The NRL has charged Sydney Roosters front-rower Luke O’Donnell with a Grade 3 Dangerous Throw charge, which could rule him out for up to five weeks if the Roosters decide to fight the charge and lose.
However, if he takes the early guilty plea he will be back for the first game of the Finals.
Why the Roosters should fight the charge.
O’Donnell, with 29 matches suspended on his rap sheet, was charged after flipping Tim Simona like a pancake in the first half of the Roosters’ 56-14 win on Monday night:
The charge is excessive considering Cooper Cronk did not even have to head to the judiciary to fight this tackle in their match earlier this season:
In this writer’s humble opinion, the Roosters should fight the charge using the above .gif, footage and pictures of Luke O’Donnell at the Children’s Hospital or rescuing a cat from a tree.

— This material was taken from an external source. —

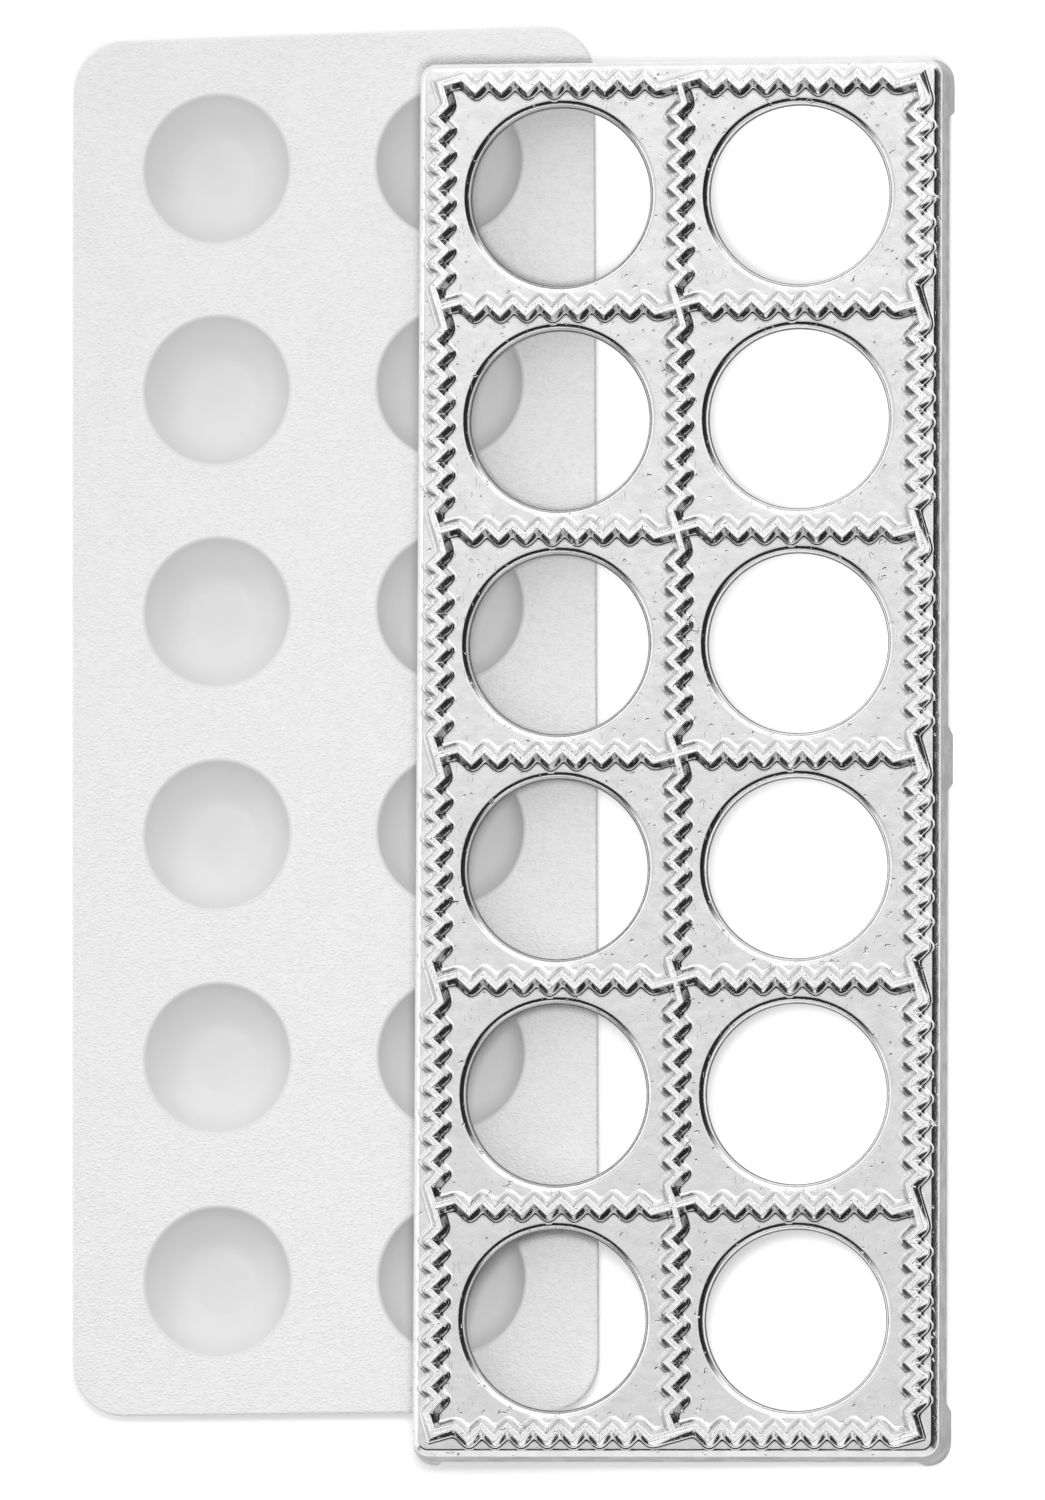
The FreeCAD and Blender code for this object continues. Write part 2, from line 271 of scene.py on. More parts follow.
# Cast aluminium: a satin face; a rough skirt, underside and hole lips whose darker grey is painted shade; and
# crests whose lighter grey is a painted highlight
castMetal = {
    "darkGrey": 0.67, "lightGrey": 0.76, "mottleScale": 260, "roughness": (0.18, 0.12),
    "peelScale": 420, "peelDepth": 0.00003,
    "pitScale": 2600, "pitDepth": 0.000012,
    "dentScale": 620, "dentEdges": (0.70, 0.76), "dentDepth": 0.00012,
    "scratchStretch": (3600, 420, 420), "scratchTurn": 38,
    "scratchEdges": (0.72, 0.78), "scratchDepth": 0.00004,
}
# Rough as-cast metal for the skirt, underside and hole lips: rougher, and its dark grey is painted shade
asCastMetalPaintedShade = {
    "darkGrey": 0.23, "lightGrey": 0.33, "mottleScale": 300, "roughness": (0.45, 0.35),
    "peelScale": 700, "peelDepth": 0.00004,
    "pitScale": 3200, "pitDepth": 0.000015,
    "dentScale": 500, "dentEdges": (0.66, 0.74), "dentDepth": 0.00012,
    "scratchStretch": (3000, 500, 500), "scratchTurn": 20,
    "scratchEdges": (0.72, 0.78), "scratchDepth": 0.00003,
}
# Crest metal: the same cast metal with a lighter grey, a painted highlight on the crests
crestMetalPaintedHighlight = {
    "darkGrey": 0.80, "lightGrey": 0.90, "mottleScale": 700, "roughness": (0.24, 0.14),
    "peelScale": 900, "peelDepth": 0.00003,
    "pitScale": 2600, "pitDepth": 0.00001,
    "dentScale": 900, "dentEdges": (0.66, 0.74), "dentDepth": 0.00008,
    "scratchStretch": (4200, 700, 700), "scratchTurn": -50,
    "scratchEdges": (0.62, 0.7), "scratchDepth": 0.00004,
}
# Slots: the satin face, the rough metal darkened as painted shade, and the crest metal lightened as a painted
# highlight
metalParts = {"face": 0, "roughPaintedShade": 1, "crest": 2}


def castMetalMaterial(name, settings):
    material, nodes, links, shader = newMaterial(name)
    place = nodes.new("ShaderNodeTexCoord").outputs["Object"]
    mottle = noiseAt(nodes, links, place, settings["mottleScale"], detail=4, roughness=0.6)
    grey = spread(nodes, links, mottle, settings["darkGrey"], settings["lightGrey"])
    links.new(greyColour(nodes, links, grey), shader.inputs["Base Color"])
    shader.inputs["Metallic"].default_value = 1
    links.new(spread(nodes, links, mottle, *settings["roughness"]), shader.inputs["Roughness"])
    peel = noiseAt(nodes, links, place, settings["peelScale"], detail=1)
    normal = addBump(nodes, links, peel, settings["peelDepth"])
    pits = noiseAt(nodes, links, place, settings["pitScale"])
    normal = addBump(nodes, links, pits, settings["pitDepth"], normal)
    normal = addHollows(nodes, links, place, settings["dentScale"],
                        settings["dentEdges"], settings["dentDepth"], normal)
    stretch = nodes.new("ShaderNodeMapping")
    stretch.inputs["Rotation"].default_value = (0, 0, math.radians(settings["scratchTurn"]))
    stretch.inputs["Scale"].default_value = settings["scratchStretch"]
    links.new(place, stretch.inputs["Vector"])
    normal = addHollows(nodes, links, stretch.outputs["Vector"], 1,
                        settings["scratchEdges"], settings["scratchDepth"], normal)
    links.new(normal, shader.inputs["Normal"])
    return material


# White plastic: leather grain on the flat, smooth in the dimples, where a greyer white is painted shade
whitePlastic = {
    # smoothWhite, lower than grainWhite, is painted shade in the dimples
    "grainWhite": 0.85, "smoothWhite": 0.73, "grainRoughness": 0.42, "smoothRoughness": 0.32,
    "shadeScale": 90, "shadeSpread": 0.01,
    "grainScale": 1050, "wanderScale": 840, "grainWarp": 0.0006, "grainStretch": (0.8, 1.35, 1),
    "grooveWidth": 0.42, "grainDepth": 0.00014,
    "fineScale": 2400, "fineDepth": 0.00003,
}
plasticParts = {"grained": 0, "smooth": 1}


# The edges of stretched, wandering cells, as grooves between them.
def leatherGrooves(nodes, links, place, settings):
    wander = noiseAt(nodes, links, place, settings["wanderScale"], output="Color")
    warp = nodes.new("ShaderNodeVectorMath")
    warp.operation = "MULTIPLY_ADD"
    warp.inputs[1].default_value = (settings["grainWarp"],) * 3
    links.new(wander, warp.inputs[0])
    links.new(place, warp.inputs[2])
    stretch = nodes.new("ShaderNodeVectorMath")
    stretch.operation = "MULTIPLY"
    stretch.inputs[1].default_value = settings["grainStretch"]
    links.new(warp.outputs["Vector"], stretch.inputs[0])
    cells = nodes.new("ShaderNodeTexVoronoi")
    cells.feature = "DISTANCE_TO_EDGE"
    cells.inputs["Scale"].default_value = settings["grainScale"]
    links.new(stretch.outputs["Vector"], cells.inputs["Vector"])
    return spread(nodes, links, cells.outputs["Distance"], 0, 1, 0, settings["grooveWidth"])


def whitePlasticMaterial(name, settings, grained):
    material, nodes, links, shader = newMaterial(name)
    place = nodes.new("ShaderNodeTexCoord").outputs["Object"]
    kind = "grain" if grained else "smooth"
    # The smooth kind's greyer white is painted shade
    white = settings[kind + "White"]
    shade = noiseAt(nodes, links, place, settings["shadeScale"], detail=3)
    grey = spread(nodes, links, shade, white - settings["shadeSpread"], white + settings["shadeSpread"])
    links.new(greyColour(nodes, links, grey), shader.inputs["Base Color"])
    shader.inputs["Roughness"].default_value = settings[kind + "Roughness"]
    fine = noiseAt(nodes, links, place, settings["fineScale"])
    normal = addBump(nodes, links, fine, settings["fineDepth"])
    if grained:
        grooves = leatherGrooves(nodes, links, place, settings)
        normal = addBump(nodes, links, grooves, settings["grainDepth"], normal)
    links.new(normal, shader.inputs["Normal"])
    return material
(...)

The Roosters need to channel every single club legend, lament the death of the biff and blame the NRL for this. It worked for Burgess, who somehow gets just a two week ban for grabbing some testicles, and Jeff Lima, who twisted Anthony Watmough’s ankle with what looked to be pure intent.
If the Roosters cannot prove that O’Donnell’s Simona-flip was less dangerous than the above tackle — when Cooper Cronk drove Roger Tuivasa-Sheck into the ground — then something is wrong with the system. And the only way to circumvent the system is to tug on the heart strings, blame something completely unrelated, and end every quote with it’s #NotHisGo.
This is half sarcastic of course. This writer is totally against these kinds of tackles and LO’D probably deserves a stint on the sidelines for a clear brain-snap. But given the tackles that have come before his one this year, surely the Roosters should challenge the charge on the now-commonplace #NotHisGo defence.
The tackle had no intent to it, no driving force and ultimately nothing serious occured besides a spectacle. Did this tackle really warrant a Grade 3 and Cronk’s a stern “no case to answer”? Really?
The NRL set a dangerous precedent when it didn’t charge Cronk for that tackle. For those wanting consistency, this will be an interesting test case.